The first person to use this phrase was St. Paul, who tells us in the first epistle to the Corinthians (chapter 11-14) that when we believe in Jesus we become a part of this body. Some of us are like ears; we hear the needs of the world. Some of us are like eyes; we see what must be done. Some of us are like feet; we mobilize the church to action. When this “body” works as it should, the members are in harmony, acting in obedience to the head of the body, which is Christ.

The metaphor of “body” can confuse some people because the New Testament also speaks of the bread we bless in Communion as “the body of Christ.” In fact, the very same passage where which Paul calls the Church the body of Christ, he calls the bread of communion the body of Christ.

There is a reason why Paul uses the same metaphor for both things.
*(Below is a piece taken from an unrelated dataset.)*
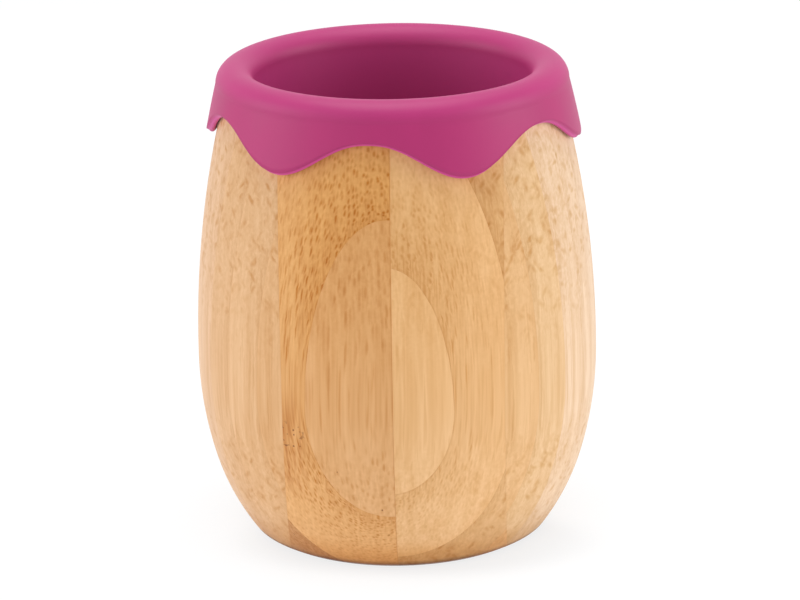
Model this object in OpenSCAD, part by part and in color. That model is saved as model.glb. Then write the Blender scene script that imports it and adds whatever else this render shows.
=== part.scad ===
// Bamboo cup with a silicone liner.
// Four boards stand side by side in a glued block, and each board is a stack of bamboo strips.
// The block is turned on the outside and bored from above, so every strip keeps its flat glue
// faces and takes its share of the round walls.
// The liner is one soft moulding: an inner cup, a rolled rim over the lip, and a wave-edged skirt.
// Z is up, the front is towards -Y, and the origin is the centre of the foot.

/* [Turned body] */
// Radius of the cup at its belly
belly_r = 37.5; // [35:0.5:40]
// Height of the belly above the foot
belly_z = 33.5; // [31:0.5:36]
// How much less the radius is at the lip than at the belly
lip_inset = 7.48; // [6:0.02:9]
// Radius of the curve just below the belly
lower_curve_r = 69.5; // [63:0.5:76]
// Radius of the heel that turns in to the foot
heel_curve_r = 44; // [38:1:50]
// Height of the bamboo lip above the foot
lip_z = 87; // [80:0.5:92]
// Width of the broken edges at the lip and the foot
edge_break = 0.8; // [0.3:0.1:1]

/* [Bore] */
// Thickness of the bamboo wall at the lip
lip_wall = 2.7; // [2.4:0.1:4]
// Thickness of the bamboo floor
floor_t = 8; // [5:0.5:12]
// Radius between the bore's floor and its wall
bore_corner_r = 5; // [3:0.5:8]

/* [Glued boards] */
// Distance of the middle seam from the cup's axis
middle_seam_x = 0.8; // [-2:0.1:2]
// Width of the inner left board
inner_left_w = 20.3; // [18:0.1:22]
// Width of the inner right board
inner_right_w = 19.9; // [18:0.1:22]

/* [Strips] */
// Number of strips in the outer left board
outer_left_strips = 11; // [9:1:13]
// Number of strips in the inner left board
inner_left_strips = 11; // [9:1:13]
// Number of strips in the inner right board
inner_right_strips = 14; // [12:1:16]
// Number of strips in the outer right board
outer_right_strips = 11; // [9:1:13]
// What turning leaves of the front strip in the outer left board
outer_left_front_t = 3.4; // [2:0.1:5]
// What turning leaves of the front strip in the inner left board
inner_left_front_t = 3.2; // [2:0.1:5]
// What turning leaves of the front strip in the inner right board
inner_right_front_t = 1.85; // [1.5:0.05:5]
// What turning leaves of the front strip in the outer right board
outer_right_front_t = 5.1; // [2:0.1:5.5]
// What turning leaves of the back strip in the outer left board
outer_left_back_t = 5.8; // [2:0.1:6]
// What turning leaves of the back strip in the inner left board
inner_left_back_t = 3.4; // [2:0.1:6]
// What turning leaves of the back strip in the inner right board
inner_right_back_t = 2.3; // [2:0.05:5]
// What turning leaves of the back strip in the outer right board
outer_right_back_t = 3.4; // [2:0.1:5.5]

/* [Liner] */
// Wall thickness of the liner's inner cup
liner_wall = 1.5; // [1.2:0.1:2]
// Thickness of the liner's floor
liner_floor_t = 2; // [1.5:0.1:3]
// How much narrower the inner cup is at its floor than at its mouth
liner_draft = 0.9; // [0.5:0.1:2]
// Radius between the floor and the wall inside the liner
liner_corner_r = 5; // [3:0.5:8]
// Height of the rolled rim above the lip
rim_rise = 2.2; // [1.8:0.1:3]
// Gap between the liner and the bamboo
liner_gap = 0.3; // [0.2:0.05:0.4]

/* [Drip skirt] */
// Thickness of the skirt
skirt_t = 1.2; // [1:0.1:2]
// How far the rolled rim stands out beyond the skirt
rim_roll_out = 1; // [0.5:0.05:1.2]
// Number of drips round the cup
drip_count = 6; // [4:1:9]
// How far the high edge between two drips lies below the lip
skirt_short = 5.3; // [4:0.1:8]
// How far each drip runs below that high edge
drip_run = 6.4; // [3:0.1:9]
// Turn of the nearest drip from the front, towards +X
drip_turn = 25; // [0:1:60]
// Pinch of the drips: above one they are narrower than the gaps between them
drip_pinch = 1.2; // [0.8:0.1:2]

/* [Hidden] */
$fn = 256;
// The heel curve takes over where the outline leans in by 7 parts out and 24 parts up, in 25
heel_lean_share = 0.28;
heel_rise_share = 0.96;
cut_over = edge_break;
heel_z = belly_z - heel_lean_share * lower_curve_r;
heel_centre = [
    belly_r - lower_curve_r + heel_rise_share * (lower_curve_r - heel_curve_r),
    belly_z - heel_lean_share * (lower_curve_r - heel_curve_r)
];
lower_centre = [belly_r - lower_curve_r, belly_z];
// The long upper curve stands upright at the belly and runs through the lip
lip_rise = lip_z - belly_z;
upper_curve_r = (lip_rise * lip_rise + lip_inset * lip_inset) / (2 * lip_inset);
upper_centre = [belly_r - upper_curve_r, belly_z];

// Radius of a curve at height z
function arc_r(centre, r, z) = centre[0] + sqrt(r * r - (z - centre[1]) * (z - centre[1]));

// Radius of the turned outside at height z
function outline_r(z) =
    z >= belly_z ? arc_r(upper_centre, upper_curve_r, z)
    : z >= heel_z ? arc_r(lower_centre, lower_curve_r, z)
    : arc_r(heel_centre, heel_curve_r, z);

foot_r = outline_r(0);
lip_r = belly_r - lip_inset;
bore_r = lip_r - lip_wall;

left_seam_x = middle_seam_x - inner_left_w;
right_seam_x = middle_seam_x + inner_right_w;
board_names = ["outer_left", "inner_left", "inner_right", "outer_right"];
board_colours = ["#e8c08c", "#d9a566", "#e4b87e", "#efcb9d"];
board_edges = [-belly_r - cut_over, left_seam_x, middle_seam_x, right_seam_x, belly_r + cut_over];
strip_counts = [outer_left_strips, inner_left_strips, inner_right_strips, outer_right_strips];
front_ts = [outer_left_front_t, inner_left_front_t, inner_right_front_t, outer_right_front_t];
back_ts = [outer_left_back_t, inner_left_back_t, inner_right_back_t, outer_right_back_t];

// Distance from the board's edge nearest the axis to the axis
function board_near_x(b) =
    board_edges[b] > 0 ? board_edges[b] : board_edges[b + 1] < 0 ? -board_edges[b + 1] : 0;
// How far the board reaches to the front and to the back after turning
function board_reach(b) = sqrt(belly_r * belly_r - board_near_x(b) * board_near_x(b));
// Thickness of the whole strips, between what is left of the front one and of the back one
function strip_t(b) = (2 * board_reach(b) - front_ts[b] - back_ts[b]) / (strip_counts[b] - 2);
// Y of the glue joint behind strip i
function joint_y(b, i) = front_ts[b] - board_reach(b) + i * strip_t(b);
function strip_name(b, i) = str(board_names[b], "_strip_", i < 9 ? "0" : "", i + 1);

// One stretch of the outline between two heights, as the part of a disc inside them
module outline_band(low, high, centre, r) {
    intersection() {
        translate(centre) circle(r = r);
        translate([0, low]) square([belly_r + cut_over, high - low]);
    }
}

// A triangle that breaks the edge between two points of a section, on the side of the corner
module edge_cut(a, b) {
    run = b - a;
    polygon([a - run, b + run, [(b + run)[0], (a - run)[1]]]);
}

module bore_section() {
    straight_r = bore_r - bore_corner_r;
    corner_z = floor_t + bore_corner_r;
    translate([0, floor_t]) square([straight_r, lip_z - floor_t + cut_over]);
    translate([0, corner_z]) square([bore_r, lip_z - corner_z + cut_over]);
    intersection() {
        translate([straight_r, corner_z]) circle(r = bore_corner_r);
        translate([straight_r, floor_t]) square(bore_corner_r);
    }
}

module body_section() {
    difference() {
        union() {
            outline_band(0, heel_z, heel_centre, heel_curve_r);
            outline_band(heel_z, belly_z, lower_centre, lower_curve_r);
            outline_band(belly_z, lip_z, upper_centre, upper_curve_r);
        }
        bore_section();
        edge_cut([foot_r - edge_break, 0], [outline_r(edge_break), edge_break]);
        edge_cut([lip_r - edge_break, lip_z], [outline_r(lip_z - edge_break), lip_z - edge_break]);
        edge_cut([bore_r + edge_break, lip_z], [bore_r, lip_z - edge_break]);
    }
}

// The turned and bored cup, cut to the box of strip i in board b
module strip(b, i) {
    front_y = i == 0 ? -belly_r - cut_over : joint_y(b, i - 1);
    back_y = i == strip_counts[b] - 1 ? belly_r + cut_over : joint_y(b, i);
    color(board_colours[b])
        intersection() {
            rotate_extrude() body_section();
            translate([board_edges[b], front_y, -cut_over])
                cube([
                    board_edges[b + 1] - board_edges[b],
                    back_y - front_y,
                    lip_z + 2 * cut_over
                ]);
        }
}

// The liner's sizes follow the bore and the lip
cup_outer_r = bore_r - liner_gap;
mouth_r = cup_outer_r - liner_wall;
cup_floor_z = floor_t + liner_gap;
inside_floor_z = cup_floor_z + liner_floor_t;
// The skirt's inner face keeps the gap all along the upper curve
skirt_inner_curve_r = upper_curve_r + liner_gap;
skirt_outer_curve_r = skirt_inner_curve_r + skirt_t;
rim_top_z = lip_z + rim_rise;
rim_steps = 20;
skirt_steps = 5;
corner_steps = 7;
// The roll is a half round from the mouth to the rim's outside
rim_outer_r = arc_r(upper_centre, skirt_outer_curve_r, lip_z) + rim_roll_out;
rim_r = (rim_outer_r - mouth_r) / 2;
rim_z = rim_top_z - rim_r;
skirt_high_z = lip_z - skirt_short;
skirt_low_z = skirt_high_z - drip_run;
// The skirt is turned a little too long, and the drips are cut out of it
blank_low_z = skirt_low_z - cut_over;

// Outside of the skirt: the offset curve, drawn out to the roll as it nears the rim
function skirt_r(z) =
    let (
        up_share = (z - blank_low_z) / (rim_z - blank_low_z),
        roll = rim_outer_r - arc_r(upper_centre, skirt_outer_curve_r, rim_z)
    )
    arc_r(upper_centre, skirt_outer_curve_r, z) + roll * up_share * up_share;

// Points of a quarter round from straight down to straight out, about a centre
function corner_points(centre, r) = [
    for (i = [0:corner_steps])
        let (a = 90 * i / corner_steps)
        centre + r * [sin(a), -cos(a)]
];

function turned_round(points) = [for (i = [len(points) - 1:-1:0]) points[i]];

// One closed outline: under the floor, up the outer wall, over the lip, down inside the skirt,
// up its outside, round the rolled rim, and down the inner wall to the floor
module liner_section() {
    outer_corner_r = liner_corner_r + liner_wall;
    outer_corner = [
        cup_outer_r - liner_draft - outer_corner_r,
        cup_floor_z + outer_corner_r
    ];
    inner_corner = [
        mouth_r - liner_draft - liner_corner_r,
        inside_floor_z + liner_corner_r
    ];
    skirt_inside = [
        for (i = [0:skirt_steps])
            let (z = lip_z + (blank_low_z - lip_z) * i / skirt_steps)
            [arc_r(upper_centre, skirt_inner_curve_r, z), z]
    ];
    skirt_outside = [
        for (i = [0:skirt_steps - 1])
            let (z = blank_low_z + (rim_z - blank_low_z) * i / skirt_steps)
            [skirt_r(z), z]
    ];
    rim = [
        for (i = [0:rim_steps])
            let (a = 180 * i / rim_steps)
            [mouth_r + rim_r * (1 + cos(a)), rim_z + rim_r * sin(a)]
    ];
    polygon(concat(
        [[0, cup_floor_z]],
        corner_points(outer_corner, outer_corner_r),
        [[cup_outer_r, lip_z]],
        skirt_inside,
        skirt_outside,
        rim,
        turned_round(corner_points(inner_corner, liner_corner_r)),
        [[0, inside_floor_z]]
    ));
}

// Height of the skirt's edge at angle a, measured from the front towards +X
function drip_z(a) =
    skirt_high_z
    - drip_run * pow((1 + cos(drip_count * (a - drip_turn))) / 2, drip_pinch);

// A ring under the skirt whose top follows the drips
module drip_cut() {
    steps = 16 * drip_count;
    in_r = (bore_r + lip_r) / 2;
    out_r = belly_r + cut_over;
    low_z = blank_low_z - cut_over;
    function ring_point(r, a, z) = [r * sin(a), -r * cos(a), z];
    corners = [
        for (i = [0:steps - 1])
            let (a = 360 * i / steps)
            each [
                ring_point(in_r, a, low_z),
                ring_point(out_r, a, low_z),
                ring_point(out_r, a, drip_z(a)),
                ring_point(in_r, a, drip_z(a))
            ]
    ];
    sides = [
        for (i = [0:steps - 1])
            for (k = [0:3])
                let (j = (i + 1) % steps, m = (k + 1) % 4)
                [4 * i + m, 4 * j + m, 4 * j + k, 4 * i + k]
    ];
    polyhedron(points = corners, faces = sides);
}

module silicone_liner() {
    color("#bc467d")
        difference() {
            rotate_extrude() liner_section();
            drip_cut();
        }
}

for (b = [0:len(board_names) - 1])
    for (i = [0:strip_counts[b] - 1])
        strip(b, i);
silicone_liner();
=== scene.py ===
"""Bamboo cup with a silicone liner: the looks of its strips and its liner, and a plain studio."""

import math
from functools import reduce

import bpy
import numpy as np
from bpy.props import FloatProperty, FloatVectorProperty, IntProperty, PointerProperty
from bpy.types import Operator, Panel, PropertyGroup
from mathutils import Matrix, Vector


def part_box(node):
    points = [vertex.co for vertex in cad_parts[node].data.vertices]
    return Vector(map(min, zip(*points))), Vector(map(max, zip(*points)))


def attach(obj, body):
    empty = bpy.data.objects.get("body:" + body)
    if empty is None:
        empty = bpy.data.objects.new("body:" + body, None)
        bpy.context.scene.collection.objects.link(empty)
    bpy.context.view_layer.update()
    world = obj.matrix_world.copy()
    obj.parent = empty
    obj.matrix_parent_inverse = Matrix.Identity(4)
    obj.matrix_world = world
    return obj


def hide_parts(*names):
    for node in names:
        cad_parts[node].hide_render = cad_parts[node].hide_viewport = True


bl_info = {
    "name": "Bamboo cup",
    "version": (1, 0, 0),
    "blender": (4, 5, 0),
    "location": "View3D > Sidebar > Bamboo cup",
    "description": "Dresses a laminated bamboo cup, moulds its silicone liner and lights them",
    "category": "Object",
}

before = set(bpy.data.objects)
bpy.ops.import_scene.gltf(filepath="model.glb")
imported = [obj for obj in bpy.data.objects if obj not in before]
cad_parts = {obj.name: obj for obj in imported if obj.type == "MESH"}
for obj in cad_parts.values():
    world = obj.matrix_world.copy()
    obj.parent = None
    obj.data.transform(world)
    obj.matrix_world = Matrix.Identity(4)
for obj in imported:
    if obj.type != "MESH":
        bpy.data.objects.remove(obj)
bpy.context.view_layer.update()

LINER = "silicone_liner"
MM = 0.001
# How strongly each board shows its bundles, its fringe, its dense side, its curls, the painted light
# from the white floor that lightens it towards the foot, the stain along its left side, its joints and its
# seams
MARKS = (
    "Bundles", "Fringe", "Dense side", "Curls", "Painted floor light", "Stain", "Joint line", "Left line",
    "Right line",
)
BOARDS = {
    "outer_left": (0.35, 0.35, 0.15, 0.47, 0, 0, 0.1, 0, 0.1),
    "inner_left": (1.25, 0.4, 0.5, 0.1, 0.18, 0.9, 0.15, 0.1, 0.5),
    "inner_right": (0.65, 0.45, 0.4, 0.2, 0.2, 0, 0.2, 0.1, 0.1),
    "outer_right": (0.35, 0.4, 0.15, 0.46, 0.1, 0, 0.2, 0.1, 0),
}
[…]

When Christians eat the bread, they all take into their bodies the very same substance.

We are what we eat.

We leave the worship service where we have eaten bread and drank wine in Christ’s name. We have been reminded of all that He taught us. We have prayed for forgiveness for the ways in which we have fallen short of being His body in the world. After doing all of that, we go out into the world to represent Him and His kingdom.

Jesus now waits in heaven until His Church completes the task of carrying His gospel to the world. Meanwhile, He rules His new Israel, His mystical Kingdom, His body - guiding it, leading it, and completing it, until the day He will be crowned King of Kings and Lord of Lords.

We are therefore, the embassy of a coming kingdom.

We are a city of refuge; an outpost of heaven.